SET TASK :: Reproduce the listing below without any change.

COLLECTED DATA ::
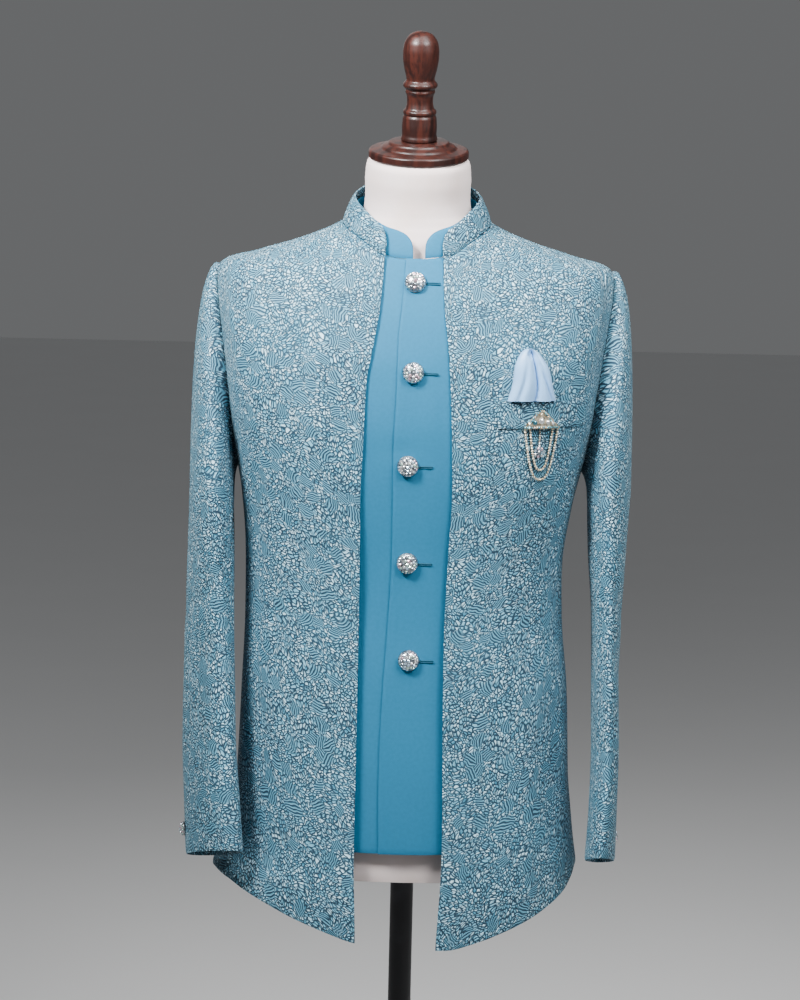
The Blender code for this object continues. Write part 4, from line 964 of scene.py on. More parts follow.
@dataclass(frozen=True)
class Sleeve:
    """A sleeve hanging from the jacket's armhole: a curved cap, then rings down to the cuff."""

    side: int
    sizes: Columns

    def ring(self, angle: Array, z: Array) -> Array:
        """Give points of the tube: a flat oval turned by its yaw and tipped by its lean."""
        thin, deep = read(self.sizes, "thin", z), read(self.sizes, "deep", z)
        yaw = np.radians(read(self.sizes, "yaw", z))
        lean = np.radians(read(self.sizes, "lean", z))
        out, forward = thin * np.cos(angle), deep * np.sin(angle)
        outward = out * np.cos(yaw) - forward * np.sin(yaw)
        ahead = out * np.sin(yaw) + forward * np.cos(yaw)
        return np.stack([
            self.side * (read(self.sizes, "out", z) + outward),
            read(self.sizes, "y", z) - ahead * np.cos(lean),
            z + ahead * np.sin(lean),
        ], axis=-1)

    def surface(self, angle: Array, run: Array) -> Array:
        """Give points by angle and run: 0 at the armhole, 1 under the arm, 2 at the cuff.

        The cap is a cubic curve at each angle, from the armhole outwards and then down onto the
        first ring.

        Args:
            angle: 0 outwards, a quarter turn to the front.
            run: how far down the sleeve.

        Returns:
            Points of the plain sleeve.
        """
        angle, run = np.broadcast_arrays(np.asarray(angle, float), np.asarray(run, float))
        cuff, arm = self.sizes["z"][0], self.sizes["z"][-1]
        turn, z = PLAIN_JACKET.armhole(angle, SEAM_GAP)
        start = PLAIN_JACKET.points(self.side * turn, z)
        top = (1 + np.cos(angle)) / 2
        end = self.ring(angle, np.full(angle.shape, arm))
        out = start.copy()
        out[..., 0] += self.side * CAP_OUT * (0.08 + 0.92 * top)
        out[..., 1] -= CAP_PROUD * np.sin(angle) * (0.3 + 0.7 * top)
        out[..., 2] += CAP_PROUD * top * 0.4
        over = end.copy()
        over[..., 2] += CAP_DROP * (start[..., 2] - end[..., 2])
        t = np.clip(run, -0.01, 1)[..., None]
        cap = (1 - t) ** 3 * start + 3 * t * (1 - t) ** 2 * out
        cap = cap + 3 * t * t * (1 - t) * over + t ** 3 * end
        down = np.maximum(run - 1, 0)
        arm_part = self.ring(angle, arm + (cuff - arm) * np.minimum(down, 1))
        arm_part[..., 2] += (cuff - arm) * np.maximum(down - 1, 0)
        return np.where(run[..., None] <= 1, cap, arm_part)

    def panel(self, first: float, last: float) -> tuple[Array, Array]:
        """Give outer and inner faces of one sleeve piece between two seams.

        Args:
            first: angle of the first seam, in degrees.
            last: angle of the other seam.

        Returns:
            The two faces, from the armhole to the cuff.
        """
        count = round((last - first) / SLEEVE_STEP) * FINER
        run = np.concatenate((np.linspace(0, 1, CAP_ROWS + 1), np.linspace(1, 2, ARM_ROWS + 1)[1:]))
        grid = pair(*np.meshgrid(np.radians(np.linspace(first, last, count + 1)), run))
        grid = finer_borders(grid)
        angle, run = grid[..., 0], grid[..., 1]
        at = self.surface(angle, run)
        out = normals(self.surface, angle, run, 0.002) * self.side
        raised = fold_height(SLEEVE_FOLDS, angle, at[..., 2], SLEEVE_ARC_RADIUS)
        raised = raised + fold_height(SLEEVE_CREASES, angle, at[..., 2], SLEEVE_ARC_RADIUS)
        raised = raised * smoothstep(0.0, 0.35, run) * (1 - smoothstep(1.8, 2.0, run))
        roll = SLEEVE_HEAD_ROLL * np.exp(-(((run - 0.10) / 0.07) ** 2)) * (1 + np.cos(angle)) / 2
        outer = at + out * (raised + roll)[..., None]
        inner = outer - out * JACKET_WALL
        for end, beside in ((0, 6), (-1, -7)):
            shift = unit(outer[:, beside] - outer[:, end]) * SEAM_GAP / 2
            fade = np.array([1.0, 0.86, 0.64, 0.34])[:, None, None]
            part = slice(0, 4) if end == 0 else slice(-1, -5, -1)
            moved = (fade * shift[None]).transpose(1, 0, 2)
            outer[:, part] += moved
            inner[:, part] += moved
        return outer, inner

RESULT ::
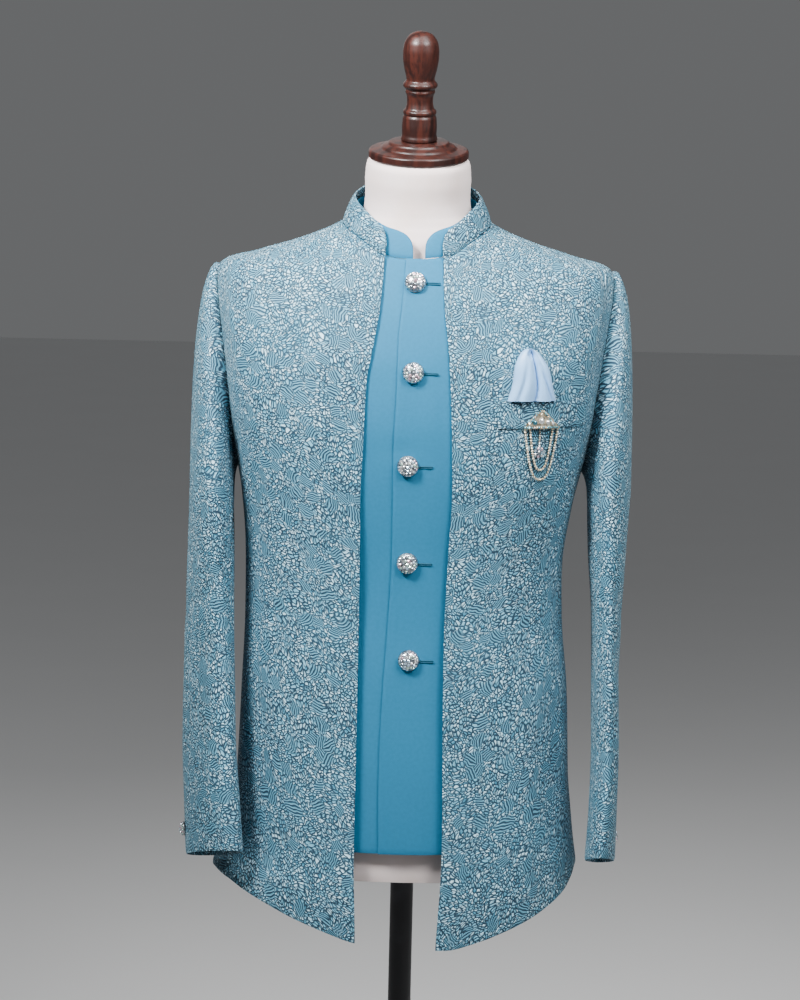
The Blender code for this object continues. Write part 4, from line 964 of scene.py on. More parts follow.
@dataclass(frozen=True)
class Sleeve:
    """A sleeve hanging from the jacket's armhole: a curved cap, then rings down to the cuff."""

    side: int
    sizes: Columns

    def ring(self, angle: Array, z: Array) -> Array:
        """Give points of the tube: a flat oval turned by its yaw and tipped by its lean."""
        thin, deep = read(self.sizes, "thin", z), read(self.sizes, "deep", z)
        yaw = np.radians(read(self.sizes, "yaw", z))
        lean = np.radians(read(self.sizes, "lean", z))
        out, forward = thin * np.cos(angle), deep * np.sin(angle)
        outward = out * np.cos(yaw) - forward * np.sin(yaw)
        ahead = out * np.sin(yaw) + forward * np.cos(yaw)
        return np.stack([
            self.side * (read(self.sizes, "out", z) + outward),
            read(self.sizes, "y", z) - ahead * np.cos(lean),
            z + ahead * np.sin(lean),
        ], axis=-1)

    def surface(self, angle: Array, run: Array) -> Array:
        """Give points by angle and run: 0 at the armhole, 1 under the arm, 2 at the cuff.

        The cap is a cubic curve at each angle, from the armhole outwards and then down onto the
        first ring.

        Args:
            angle: 0 outwards, a quarter turn to the front.
            run: how far down the sleeve.

        Returns:
            Points of the plain sleeve.
        """
        angle, run = np.broadcast_arrays(np.asarray(angle, float), np.asarray(run, float))
        cuff, arm = self.sizes["z"][0], self.sizes["z"][-1]
        turn, z = PLAIN_JACKET.armhole(angle, SEAM_GAP)
        start = PLAIN_JACKET.points(self.side * turn, z)
        top = (1 + np.cos(angle)) / 2
        end = self.ring(angle, np.full(angle.shape, arm))
        out = start.copy()
        out[..., 0] += self.side * CAP_OUT * (0.08 + 0.92 * top)
        out[..., 1] -= CAP_PROUD * np.sin(angle) * (0.3 + 0.7 * top)
        out[..., 2] += CAP_PROUD * top * 0.4
        over = end.copy()
        over[..., 2] += CAP_DROP * (start[..., 2] - end[..., 2])
        t = np.clip(run, -0.01, 1)[..., None]
        cap = (1 - t) ** 3 * start + 3 * t * (1 - t) ** 2 * out
        cap = cap + 3 * t * t * (1 - t) * over + t ** 3 * end
        down = np.maximum(run - 1, 0)
        arm_part = self.ring(angle, arm + (cuff - arm) * np.minimum(down, 1))
        arm_part[..., 2] += (cuff - arm) * np.maximum(down - 1, 0)
        return np.where(run[..., None] <= 1, cap, arm_part)

    def panel(self, first: float, last: float) -> tuple[Array, Array]:
        """Give outer and inner faces of one sleeve piece between two seams.

        Args:
            first: angle of the first seam, in degrees.
            last: angle of the other seam.

        Returns:
            The two faces, from the armhole to the cuff.
        """
        count = round((last - first) / SLEEVE_STEP) * FINER
        run = np.concatenate((np.linspace(0, 1, CAP_ROWS + 1), np.linspace(1, 2, ARM_ROWS + 1)[1:]))
        grid = pair(*np.meshgrid(np.radians(np.linspace(first, last, count + 1)), run))
        grid = finer_borders(grid)
        angle, run = grid[..., 0], grid[..., 1]
        at = self.surface(angle, run)
        out = normals(self.surface, angle, run, 0.002) * self.side
        raised = fold_height(SLEEVE_FOLDS, angle, at[..., 2], SLEEVE_ARC_RADIUS)
        raised = raised + fold_height(SLEEVE_CREASES, angle, at[..., 2], SLEEVE_ARC_RADIUS)
        raised = raised * smoothstep(0.0, 0.35, run) * (1 - smoothstep(1.8, 2.0, run))
        roll = SLEEVE_HEAD_ROLL * np.exp(-(((run - 0.10) / 0.07) ** 2)) * (1 + np.cos(angle)) / 2
        outer = at + out * (raised + roll)[..., None]
        inner = outer - out * JACKET_WALL
        for end, beside in ((0, 6), (-1, -7)):
            shift = unit(outer[:, beside] - outer[:, end]) * SEAM_GAP / 2
            fade = np.array([1.0, 0.86, 0.64, 0.34])[:, None, None]
            part = slice(0, 4) if end == 0 else slice(-1, -5, -1)
            moved = (fade * shift[None]).transpose(1, 0, 2)
            outer[:, part] += moved
            inner[:, part] += moved
        return outer, inner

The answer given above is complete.